Acoustic Image Focus 1
Acoustic Image Focus 1
When I play with the Melvins or Fantomas I have an Ampeg SVT Pro-4 out in LA, or I'll just use whatever crap Buzz has lying around. Honestly, when the sound is about pushing air, I'm not picky about gear. As long as I have an 8x10 cabinet I just keep my EQ close to flat and work from there. Also, I rarely bring my own amp to the recording studio. I use whatever good stuff is sitting there, like an Ampeg B15 for example.

What I AM picky about is my upright sound. I used to HATE amplifying my upright but I've learned to deal with it. I still like SWR so for really small gigs I use a Workingman's 10, or as I like to call it, the Lazyman's 10. It's super portable, although not very loud and not the best tone. When I can, I use my Acoustic Image head. It too is super light but sounds incredibly natural to me and is versatile in terms of EQ. It can get plenty loud and I've also used my electric with it.

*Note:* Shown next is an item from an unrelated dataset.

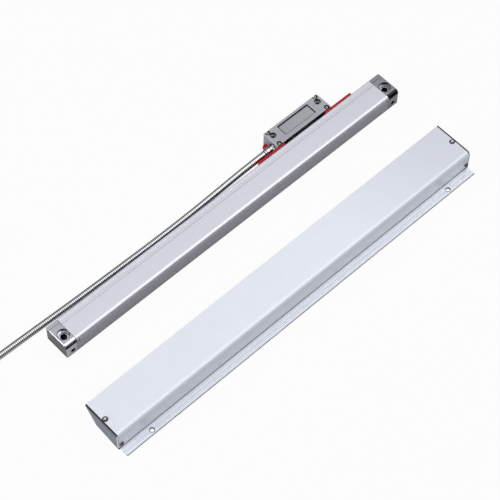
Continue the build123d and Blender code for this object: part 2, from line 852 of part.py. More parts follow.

I still have my SWR cabinets that I use with this head. To me, that's the perfect combo with my upright.



The Pedals
I occasionally use some pedals but I can't be bothered to take a bunch of digital photos of them. Here is a list of the pedals that I use most often:

Line6 Distortion Modeler
Line6 Delay Modeler
Boss RV-3 Reverb/Delay
Boss FV-50 Volume
Mid-fi distortion/octaver/waves
Digitech Echo Plus 8 Sec. Delay
Boss TU-2 Tuner


I use Dunlop Tortex .88mm picks and sometimes a chunk of metal that was probably intended as drum hardware.